A common bladder assembly 258 is formed from a flexible, elastic material, such as a natural or synthetic rubber. It may be maintained in an elongated, cylindrical configuration by a common bladder spacer, or support 272. The common bladder spacer 272 is illustrated and described in detail in the inventor's U.S. Pat. No. 5,203,805, incorporated above by reference. An end cap 274 retains the common bladder assembly, including the common bladder spacer 272 and the flexible common bladder 258, in the receptacle-sleeve bore. The end cap 274 is retained in the receptacle shell 260 by a snap ring 276.
The structure of the receptacle shell 260 includes a mating key 278 on the outer surface of the sleeve 260, mating threads 280, and an enlarged-diameter shoulder 282 aft of the threads 280. Grip rings 284 are formed behind the shoulder 282. Base 202 has nipples 286 that extend outward from the base 202. These nipples act in concert with elastomeric sleeves (not shown) to form an insulative barrier sleeve between the wire junction (not shown) and the base 202 when the connector is terminated to an electrical cable.
The structure of the common bladder assembly 258, 272 includes a rear seal 288 formed against a rear seal seat 289 in the rear portion of the common bladder spacer 272. A front seal 291 is formed in the forward end of the flexible common bladder 258. The front seal 291 includes multiple through passageways, or holes, that constrictingly fit around the other surface of the end seal 104. Rigid tube 254 and bores 272 acting with the flared end of 104 keep the end-seal portion 104 of the assembly 100 in place within the respective hole in the end of 291 through which it sealably extends. The holes are maintained in rotational alignment with respective corresponding passageways, or holes, on the forward end of the spacer assembly 272 by means of an end seal alignment key on the bladder spacer 272. The alignment key is illustrated and described in the Inventor's U.S. Pat. No. 5,203,805, incorporated herein by reference, and is received in a corresponding keyway of the front seal 292. The tapered surface 292 provides for guidance of the probe 502 into the passageway in the electrical socket assembly 100 holding the stopper 207. The end cap 274 is mounted in the receptacle shell 260 to retain front seal 291 in position.

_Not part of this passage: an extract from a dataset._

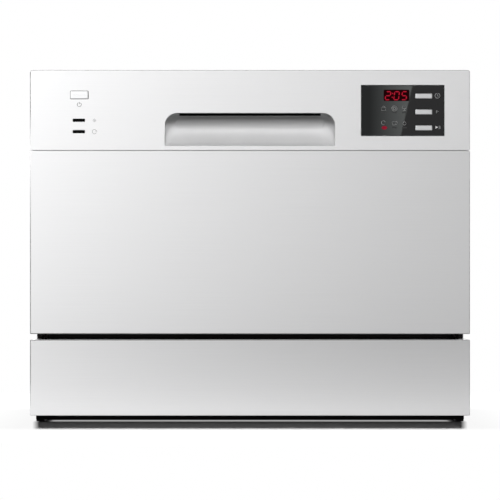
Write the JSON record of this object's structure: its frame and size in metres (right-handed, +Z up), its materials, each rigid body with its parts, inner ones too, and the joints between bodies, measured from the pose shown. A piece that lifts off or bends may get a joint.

An annular void 293 is formed between front seal 291, the rear end of the end cap 274, and the interior surface of the receptacle sleeve 260. The void 293 provides a space into which the front seal 291 can slightly deform, if necessitated by the passage of a probe 502 into the end seal 104. The inside flexible bladder 102 (and each of the other socket assemblies in the receptacle 200) are individually filled with dielectric fluid through their end opening by depressing the stopper 207. The void 293 is vented to the outside environment through grooves in the end cap 274. The common chamber formed by bladder 258 may be filled with dielectric fluid through a hole that is normally sealed by a plug on the end cap 274.
The exterior surface of the common bladder 258 is vented to the outside environment through at least one vent hole 294 in the receptacle shell 260. The venting provides for equalization of the pressure between the outside (eg. underwater) environment and the interiors 250, 295 of the fluid-filled inside of bladders 102, 258, respectively.
The o-ring 114 seals the through-bore in the base 202 to prevent fluid flow between the outside environment and the interior of the common flexible bladder 258. It is to be understood that the function of the common oil bath 295 defined by the common flexible bladder assembly 258 serves as a secondary environmental seal in the case of failure of a module bladder 102.
Now, one will appreciate that as a probe 502 is inserted into the port illustrated by the cutaway portion of FIG. 2, the probe 502 contacts the tapered surface 292 and is guided through the opening 224 into the end seal 104, where it contacts the concave face 209 of the stopper shaft 208. When the convex face 504 of the probe 502 engages the concave face 209, it pushes the stopper 207 inwardly into the socket assembly 100. Thus, as the probe 502 is inserted through the end seal 104 into the socket assembly 100, it displaces the shaft 208 against the force exerted by the spring 222. Also, when the probe 502 is withdrawn from the receptacle port, the stopper shaft 208 follows the probe 502 back through the port. Thus the end seal 104, being formed of an elastic material that is stretched into tension, exerts a constricting force on the passageway formed by the end seal 104. This constricting force closes the hole into a sealing engagement with the elongated shaft 208, or with the probe 502. Probe 502 has a slightly larger diameter than the shaft 208 of the stopper 207 because probe 502 is intended to engage circuit contact band 240 and nibs 226, 228 and 230, whereas shaft 208 is not. By passing freely through band 240 and the nibs, the force required to move the stopper is minimized. Additional stretching of the end seal 104 also acts to wipe clean the exterior surface of the probe 502 when the probe 502 is inserted into and extracted from the receptacle.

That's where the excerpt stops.